___ Dataset entries ___

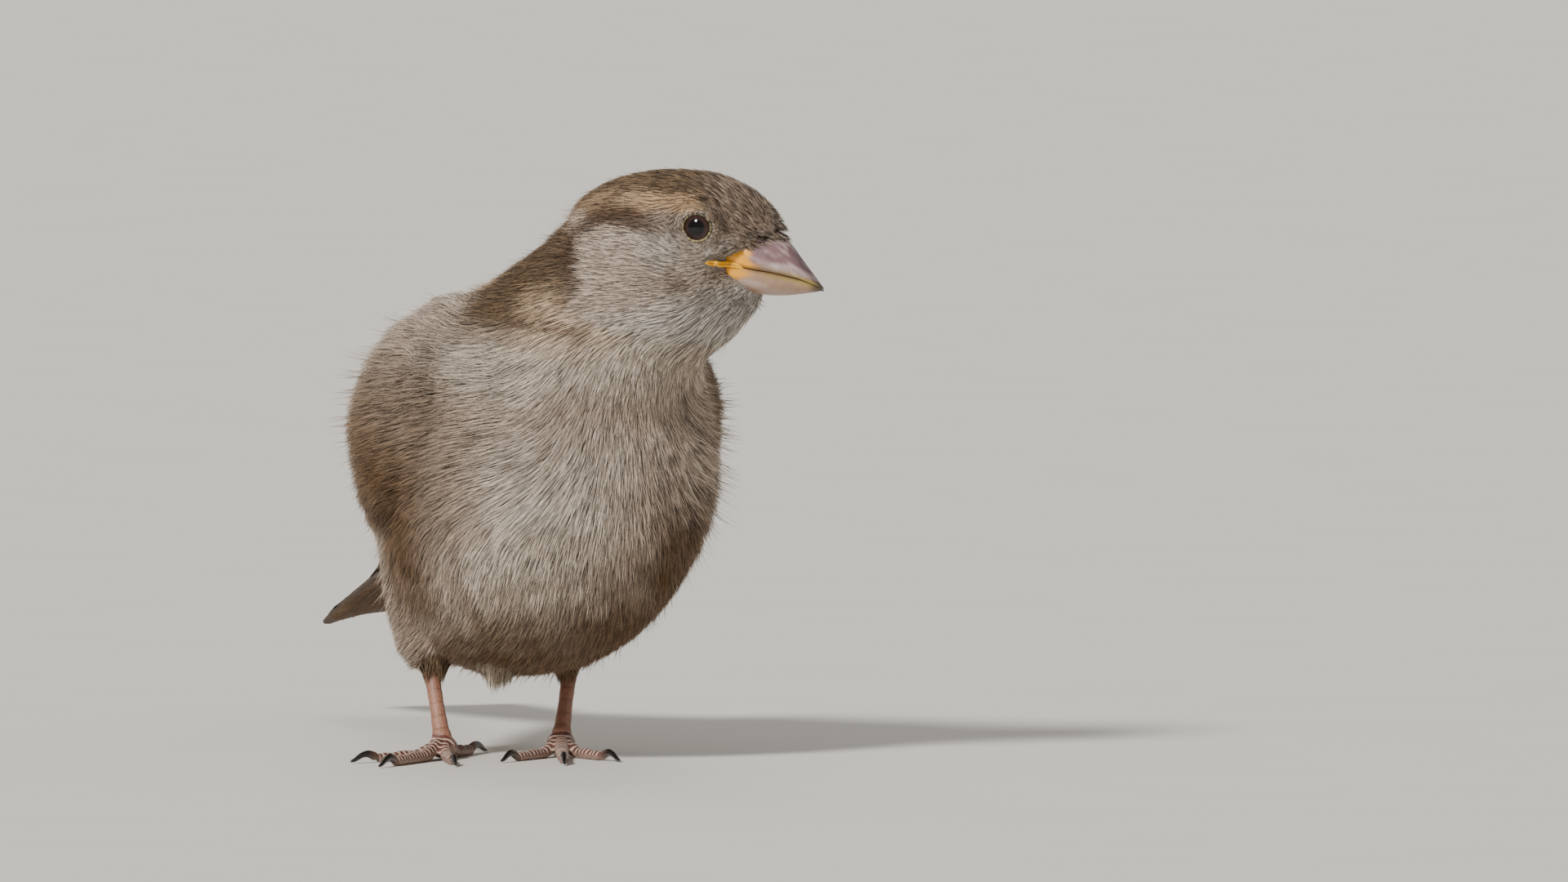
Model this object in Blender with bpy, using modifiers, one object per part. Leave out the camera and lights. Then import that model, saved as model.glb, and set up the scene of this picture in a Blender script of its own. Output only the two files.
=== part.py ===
"""A house sparrow, female, standing on the floor with its head turned to its left.

Blender 4.5. Numbers in the tables are millimetres and are made metres where a mesh is built.
+X is the bird's left, -Y the way its breast faces, +Z up, and the floor is at Z = 0.
"""

import math

import bmesh
import bpy
import numpy as np
from mathutils import Matrix, Vector
from mathutils.bvhtree import BVHTree

MM = 0.001
GAP = 0.3  # clear space between neighbouring solids

# The trunk is an egg on a sloping axis. Rows: place along the axis, back, belly, half width.
TRUNK_MIDDLE = Vector((0.0, 0.0, 33.0))
TRUNK_SLOPE = 25.0
TRUNK_ROWS = (
    (-48.0, 9.8, 7.8, 2.2),
    (-45.0, 10.6, 5.0, 4.0),
    (-40.0, 11.6, 0.6, 5.8),
    (-32.0, 13.0, -7.0, 9.2),
    (-22.0, 15.2, -14.8, 13.4),
    (-12.0, 17.6, -20.4, 16.8),
    (0.0, 19.5, -23.4, 18.7),
    (10.0, 20.0, -22.8, 19.3),
    (18.0, 19.8, -19.5, 17.7),
    (24.0, 19.2, -14.4, 14.6),
    (28.0, 17.8, -8.4, 10.8),
    (30.6, 14.6, -1.6, 6.0),
)
TRUNK_LIFT = 4.0  # the widest line lies this much above the middle of each section
TRUNK_ROUNDNESS = 0.82

# The neck is a leaning tube. Rows: side, fore and aft, height, radius.
NECK_ROWS = (
    (0.0, -10.0, 41.0, 14.4),
    (0.8, -16.5, 49.0, 14.2),
    (3.0, -22.5, 55.5, 12.4),
    (6.5, -27.7, 61.6, 9.6),
)

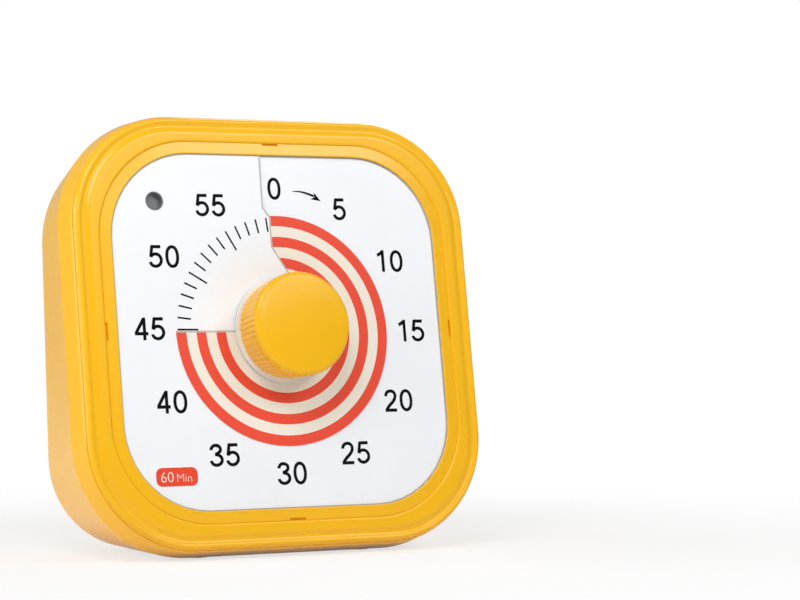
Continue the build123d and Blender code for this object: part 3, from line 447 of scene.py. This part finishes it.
def as_mesh(curve):
    """A curve or text as a mesh, with the curve's own object removed."""
    holder = add_object("holder", curve)
    graph = bpy.context.evaluated_depsgraph_get()
    mesh = bpy.data.meshes.new_from_object(holder.evaluated_get(graph))
    bpy.data.objects.remove(holder)
    return mesh


def nib(width):
    """Straight profile that a stroke of ink is drawn with."""
    line = bpy.data.curves.new("nib", "CURVE")
    spline = line.splines.new("POLY")
    spline.points.add(1)
    for point, side in zip(spline.points, (-0.5, 0.5)):
        point.co = (side * width, 0, 0, 1)
    return add_object("nib", line)


def stroke_mesh(strokes, width):
    """Flat ribbons of one width along strokes.

    A stroke is a list of (x, y, handle_x, handle_y, weight) points, where a handle is half
    of a curve's tangent at its point, and a zero handle makes a corner or a straight run.
    """
    curve = bpy.data.curves.new("strokes", "CURVE")
    curve.dimensions = "3D"
    curve.twist_mode = "Z_UP"
    curve.resolution_u = 10
    profile = nib(width)
    curve.bevel_mode = "OBJECT"
    curve.bevel_object = profile
    for closed, points in strokes:
        spline = curve.splines.new("BEZIER")
        spline.bezier_points.add(len(points) - 1)
        spline.use_cyclic_u = closed
        for knot, (x, y, handle_x, handle_y, weight) in zip(spline.bezier_points, points):
            reach = Vector((handle_x, handle_y, 0))
            knot.co = (x, y, 0)
            knot.handle_left_type = knot.handle_right_type = "FREE"
            knot.handle_left = knot.co - reach
            knot.handle_right = knot.co + reach
            knot.radius = weight
    mesh = as_mesh(curve)
    bpy.data.objects.remove(profile)
    return mesh


def straight(*points):
    """A stroke of straight runs through points."""
    return (False, [(x, y, 0, 0, 1) for x, y in points])


def bent(*points, closed=False):
    """A stroke of curves through (x, y, handle_x, handle_y) points."""
    return (closed, [(*point, 1) for point in points])


# Digits of a plain grotesque, as strokes in a cell 1 high and 0.65 wide.
DIGITS = {
    "0": [
        bent(
            (0.325, 0.937, 0.15, 0),
            (0.58, 0.5, 0, -0.27),
            (0.325, 0.063, -0.15, 0),
            (0.07, 0.5, 0, 0.27),
            closed=True,
        )
    ],
    "1": [
        straight((0.42, 0), (0.42, 1)),
        bent((0.42, 0.96, -0.04, -0.08), (0.14, 0.77, -0.09, -0.03)),
    ],
    "2": [
        bent(
            (0.085, 0.70, 0.01, 0.15),
            (0.335, 0.937, 0.14, 0),
            (0.56, 0.72, 0, -0.12),
            (0.36, 0.38, -0.12, -0.10),
            (0.085, 0.065, -0.05, -0.10),
        ),
        straight((0.02, 0.06), (0.61, 0.06)),
    ],
    "3": [
        bent(
            (0.08, 0.735, 0.02, 0.12),
            (0.315, 0.937, 0.125, 0),
            (0.535, 0.745, 0, -0.11),
            (0.255, 0.535, -0.06, 0),
        ),
        bent(
            (0.255, 0.535, 0.19, 0),
            (0.585, 0.295, 0, -0.135),
            (0.315, 0.063, -0.135, 0),
            (0.062, 0.27, -0.015, 0.12),
        ),
    ],
    "4": [
        straight((0.465, 0), (0.465, 1)),
        straight((0.455, 0.955), (0.075, 0.33)),
        straight((0.01, 0.29), (0.64, 0.29)),
    ],
    "5": [
        straight((0.135, 0.937), (0.575, 0.937)),
        straight((0.175, 0.985), (0.09, 0.475)),
        bent(
            (0.09, 0.475, 0.05, 0.08),
            (0.325, 0.61, 0.145, 0),
            (0.58, 0.335, 0, -0.145),
            (0.31, 0.063, -0.135, 0),
            (0.062, 0.26, -0.015, 0.12),
        ),
    ],
}


def placed_strokes(strokes, corner, scale):
    """Strokes of the digit cell moved to a corner and brought to size."""
    return [
        (
            closed,
            [
                (corner[0] + scale * x, corner[1] + scale * y, scale * hx, scale * hy, weight)
                for x, y, hx, hy, weight in points
            ],
        )
        for closed, points in strokes
    ]


def clock_point(radius, minute):
    """Point of the dial at a minute, clockwise from the top."""
    turn = math.radians(6 * minute)
    return radius * math.sin(turn), radius * math.cos(turn)


def print_numbers(black):
    """The numbers 0 to 55, upright, round the dial."""
    strokes = []
    for minute in range(0, 60, 5):
        digits = str(minute)
        x, y = clock_point(number_radius, minute + print_turn)
        left = number_centre[0] + x - (digit_pitch * (len(digits) - 1) + digit_width) / 2
        foot = number_centre[1] + y - digit_height / 2
        for place, digit in enumerate(digits):
            corner = (left + place * digit_pitch, foot)
            strokes += placed_strokes(DIGITS[digit], corner, digit_height)
    ink_piece("dial_numbers", stroke_mesh(strokes, digit_stroke), black)


def print_ticks(black):
    """Minute ticks of the uncovered quarter, longer at every fifth minute."""
    strokes = []
    for minute in range(first_tick, 60):
        inner = short_tick_inner if minute % 5 else long_tick_inner
        spot = minute + print_turn
        strokes.append(straight(clock_point(inner, spot), clock_point(tick_outer, spot)))
    ink_piece("dial_ticks", stroke_mesh(strokes, tick_stroke), black)


def print_arrow(black):
    """Curved arrow from 0 towards 5, swelling into a barbed head."""
    points = []
    for number, (x, y, weight) in enumerate(arrow_bend):
        before = Vector(arrow_bend[max(number - 1, 0)][:2])
        after = Vector(arrow_bend[min(number + 1, len(arrow_bend) - 1)][:2])
        reach = (after - before) * MM / 6
        points.append((x * MM, y * MM, reach.x, reach.y, weight))
    shaft = stroke_mesh([(False, points)], arrow_stroke)
    ink_piece("arrow_shaft", shaft, black)

    head = bmesh.new()
    corners = [
        head.verts.new((x * arrow_head_length, y * arrow_head_width, 0))
        for x, y in arrow_head_outline
    ]
    head.faces.new(corners)
    bmesh.ops.triangulate(head, faces=head.faces[:])
    turned = Matrix.Translation((*arrow_tip, 0)) @ Matrix.Rotation(arrow_head_angle, 4, "Z")
    bmesh.ops.transform(head, matrix=turned, verts=head.verts)
    ink_piece("arrow_head", mesh_from("arrow_head", head), black)


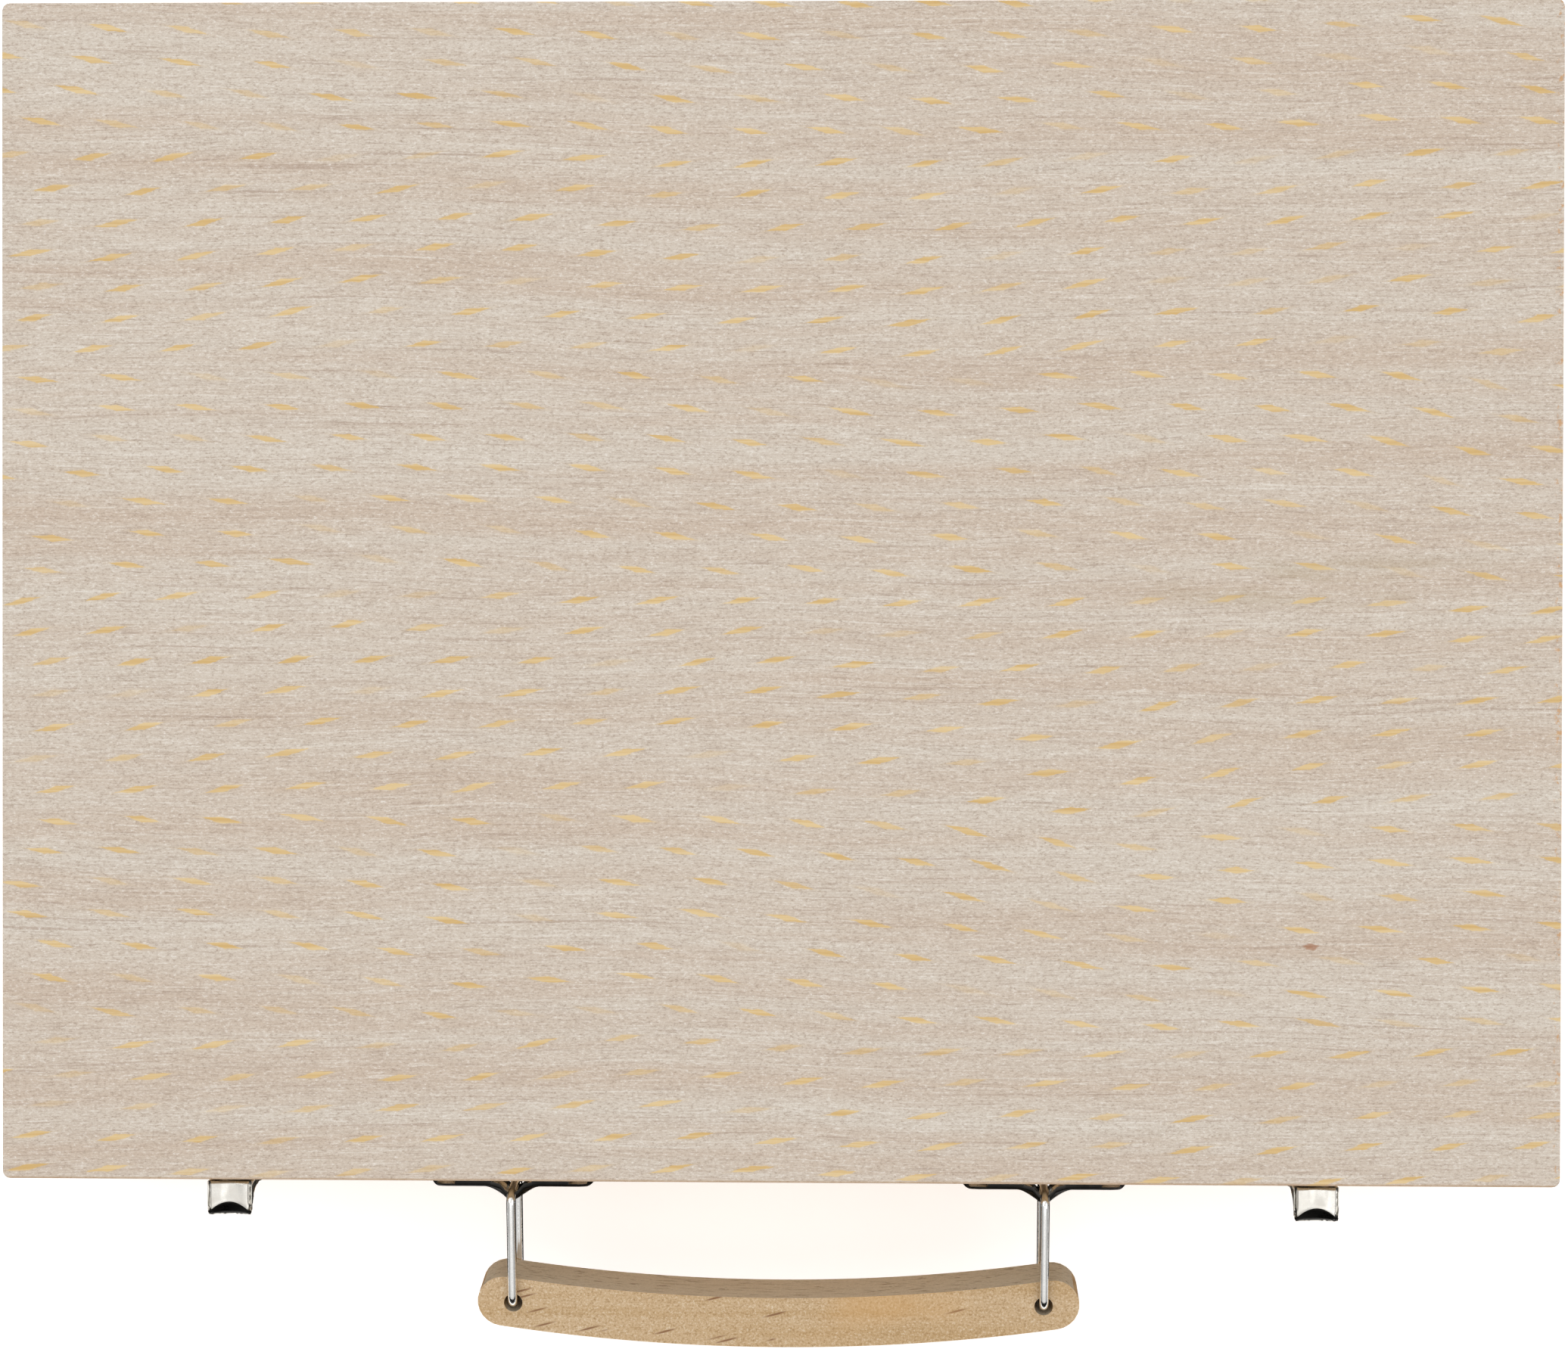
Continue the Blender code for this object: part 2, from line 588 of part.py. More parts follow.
def build_stay(side, word):
    stay_rail(f"stay_{word}_rail", side)
    arm_x, bracket_x, nut_x = stay_layers(side)
    pivot_y, pivot_z = stay_point(STAY_REACH)
    foot_y, foot_z = stay_point(2 * STAY_REACH)

    outline = slot_outline(-2 * STAY_REACH, -STAY_REACH, STAY_ARM_WIDTH / 2)
    arm = on_stay_line(prism(f"stay_{word}_arm", outline, "X", *sorted(arm_x), zinc()))
    for part, (y, z), radius in (
        ("pivot", (pivot_y, pivot_z), RIVET_RADIUS),
        ("foot", (foot_y, foot_z), BOLT_RADIUS),
    ):
        ends = [(x, y, z) for x in (0, side * CASE_WIDTH / 2)]
        cut(arm, rod(f"stay_{word}_{part}_cutter", radius + RUNNING, *ends))

    # The bracket stands on the lid's rail and steps in over the stay to reach the pivot.
    leg = [side * (INNER_SIDE - abs(x)) for x in bracket_x]
    inner, outer = sorted(abs(w) for w in leg)
    step = STAY_STANDOFF + STAY_RAIL
    bend_z = LID_FLOOR + BRACKET_BEND
    path = [
        (METAL_GAP + LEAF, LID_CEILING - BRACKET_BELOW_CEILING),
        (METAL_GAP + LEAF, bend_z + step),
        (outer, bend_z),
        (outer, pivot_z - STAY_ARM_WIDTH / 2),
        (inner, pivot_z - STAY_ARM_WIDTH / 2),
        (inner, bend_z - BRACKET_BEND_OUT),
        (METAL_GAP, bend_z + step - BRACKET_BEND_IN),
        (METAL_GAP, LID_CEILING - BRACKET_BELOW_CEILING),
    ]
    outline = [(side * (INNER_SIDE - w), z) for w, z in path]
    bracket = prism(
        f"stay_{word}_bracket",
        outline,
        "Y",
        pivot_y - BRACKET_WIDTH / 2,
        pivot_y + BRACKET_WIDTH / 2,
        zinc(),
    )
    cut(bracket, bpy.data.objects[f"stay_{word}_pivot_cutter"])

    rivet = rod(
        f"stay_{word}_rivet",
        RIVET_RADIUS,
        (bracket_x[1] - side * RIVET_HEAD, pivot_y, pivot_z),
        (arm_x[0], pivot_y, pivot_z),
        zinc(),
    )
    head = rod(
        f"stay_{word}_rivet_head",
        2 * RIVET_RADIUS,
        (bracket_x[1] - side * RUNNING, pivot_y, pivot_z),
        (bracket_x[1] - side * (RUNNING + RIVET_HEAD), pivot_y, pivot_z),
    )
    join(rivet, head)

    shank_end = nut_x[1] - side * SHANK_SHORT
    head_start = side * (INNER_SIDE - STAY_STANDOFF + RUNNING)
    bolt = rod(
        f"stay_{word}_slide_bolt",
        BOLT_RADIUS,
        (head_start + side * BOLT_HEAD / 2, foot_y, foot_z),
        (shank_end, foot_y, foot_z),
        zinc(),
    )
    head = rod(
        f"stay_{word}_bolt_head",
        BOLT_HEAD_RADIUS,
        (head_start, foot_y, foot_z),
        (head_start + side * BOLT_HEAD, foot_y, foot_z),
    )
    join(bolt, head)
    thumb_nut(f"stay_{word}_thumb_nut", "X", nut_x, (foot_y, foot_z), NUT_RADIUS, BOLT_RADIUS)


def thumb_nut(name, along, ends, centre, radius, bore):
    """A knurled nut: a toothed outline with a round bore."""
    outline = []
    for k in range(2 * NUT_TEETH):
        angle = math.pi * k / NUT_TEETH
        reach = radius * (1 if k % 2 else NUT_TOOTH)
        outline.append((centre[0] + reach * math.cos(angle), centre[1] + reach * math.sin(angle)))
    low, high = sorted(ends)
    nut = prism(name, outline, along, low, high, nickel())
    start, end = [0, 0, 0], [0, 0, 0]
    axis = "XYZ".index(along)
    start[axis], end[axis] = low - CUT_PAST, high + CUT_PAST
    for spot in (start, end):
        for k, value in zip([k for k in range(3) if k != axis], centre):
            spot[k] = value
    cut(nut, rod(name + "_bore_cutter", bore + RUNNING, start, end))
    return nut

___

_Aim of the exercise_
Return, please, the lines of the data from the first through the line containing "between neighbouring solids", both kept, exactly as they stand and nothing more.

_Correct response_
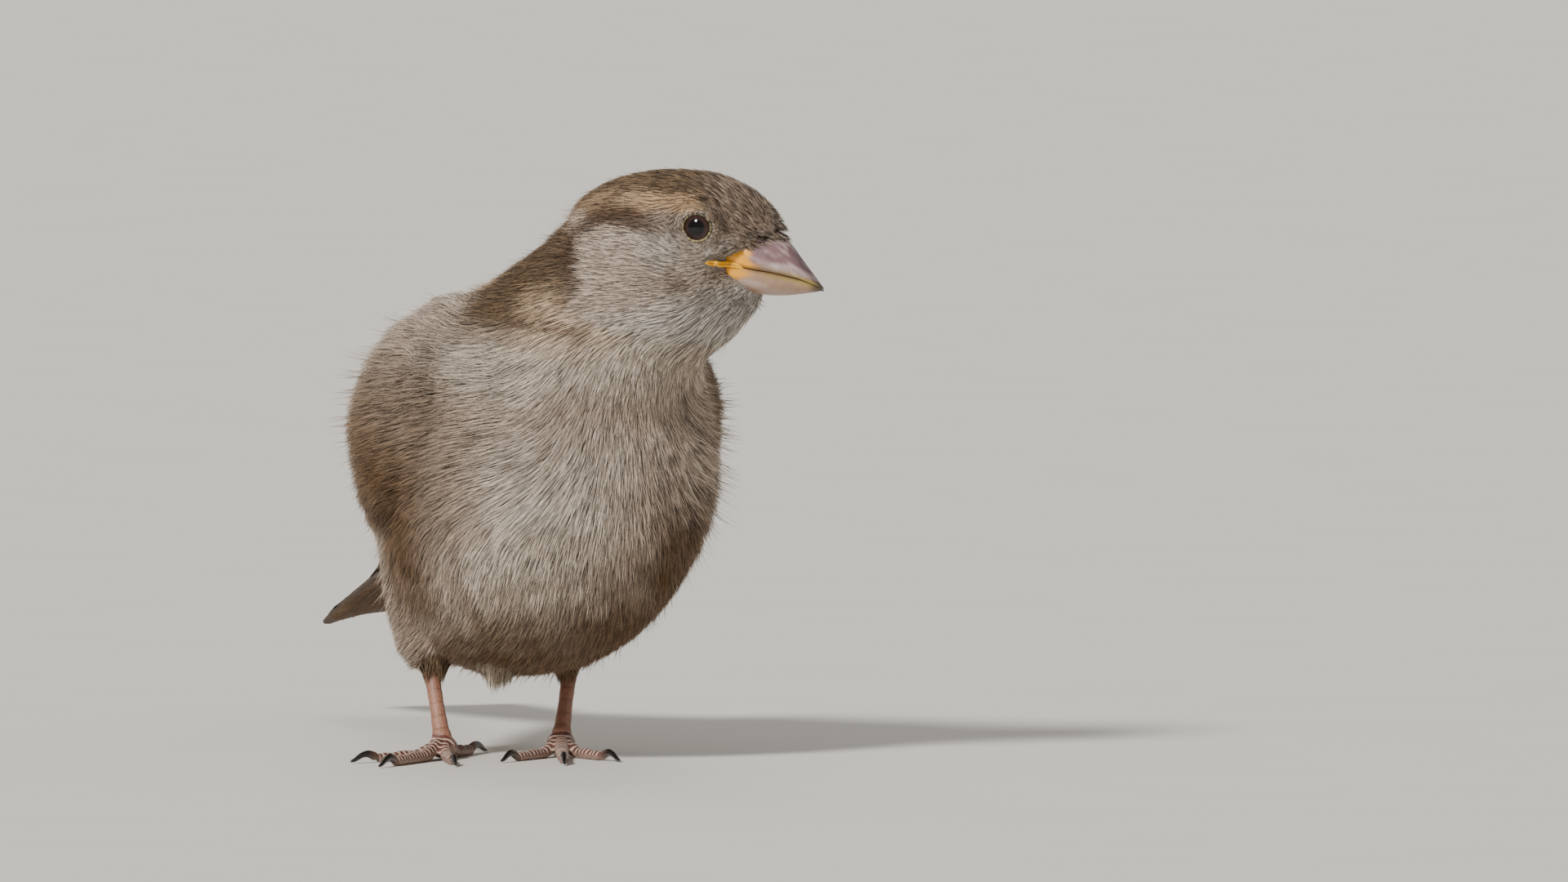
Model this object in Blender with bpy, using modifiers, one object per part. Leave out the camera and lights. Then import that model, saved as model.glb, and set up the scene of this picture in a Blender script of its own. Output only the two files.
=== part.py ===
"""A house sparrow, female, standing on the floor with its head turned to its left.

Blender 4.5. Numbers in the tables are millimetres and are made metres where a mesh is built.
+X is the bird's left, -Y the way its breast faces, +Z up, and the floor is at Z = 0.
"""

import math

import bmesh
import bpy
import numpy as np
from mathutils import Matrix, Vector
from mathutils.bvhtree import BVHTree

MM = 0.001
GAP = 0.3  # clear space between neighbouring solids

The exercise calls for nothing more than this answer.